連載
疲労解析に挑戦、強度設計における繰り返し荷重を評価する:実例で学ぶステップアップ設計者CAE(9)(2/4 ページ)
初心者を対象に、ステップアップで「設計者CAE」の実践的なアプローチを学ぶ連載。詳細設計過程における解析事例を題材に、その解析内容と解析結果をどう判断し、設計パラメータに反映するかについて、流れに沿って解説する。第9回は、強度設計において、繰り返し荷重を評価する際に用いられる「疲労解析」を取り上げる。
3.解析実行
解析条件や解析対象については以下の通りです。
解析条件(1)
- エアシリンダ径:Φ25[mm]
- シリンダロッド径:Φ12[mm]
- エア圧力:0.3〜0.7[MPa](※注1)
- エアシリンダ出力推力(押し出し側):147.26〜343.61[N](※注1)

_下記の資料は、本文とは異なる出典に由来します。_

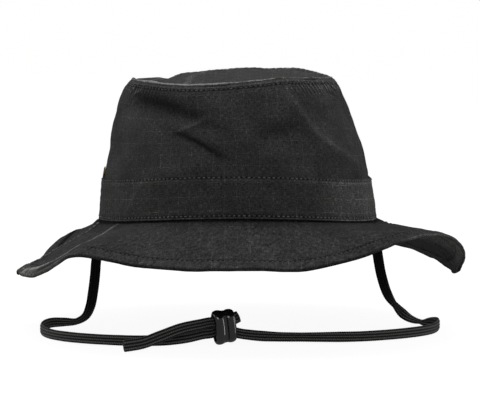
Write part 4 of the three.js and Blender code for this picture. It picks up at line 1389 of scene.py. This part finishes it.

※注1:エア圧力、エアシリンダ出力推力は、最も負荷のかかる条件として大きい方で検証を行った。
解析対象(1)
解析条件(2)
- 材質:ポリアセタール樹脂(POM)
⇒SOLIDWORKSデータベースの特性値が不十分であったため、インターネットで機械特性値を調べ、ユーザー定義の材料として使用 - 先端径:Φ12[mm]
⇒エアシリンダロッドのネジ穴取り付けとするが、解析を行う上ではΦ5[mm]の軸部とし、この部品のロッド先端の面に343.61[N]の荷重が作用すると想定
固有値解析
まず、固有値解析を実行します。これにより、どこの部分が弱そうなのか、その方向を予測できます。
この部品では、ネジ部は固定されている状態であるため、部品の径が変化する箇所にその方向が見て取れます。
応力解析
続いて、応力解析です。正常な状態の場合、軸心と荷重の方向は同じになります。この状態で応力を求めてみます。
図4から、最小主応力の最小値の部分(青色の箇所)で圧縮応力が高いことが分かります(※「補足」参照)。
補足:
強度理論には、次の3つの仮説があります。
- 最大主応力説
- 最大せん断応力説
- せん断ひずみエネルギー説
最大主応力説は、部材の内部に発生する最大となる主応力が、材料の強度に達したときに破損が発生するという考え方で、この主応力は大きさと方向を持ちます。最大主応力は引張応力、最小主応力は圧縮応力となります。最大主応力の結果表示のプラス値は引張応力を示し、マイナス値は圧縮応力を示します。最小主応力の結果表示では、このマイナス値が大きければ大きいほど、圧縮応力が高いことを示しています。
応力解析の結果を確認したところ、降伏点を超えていないので問題はなさそうです。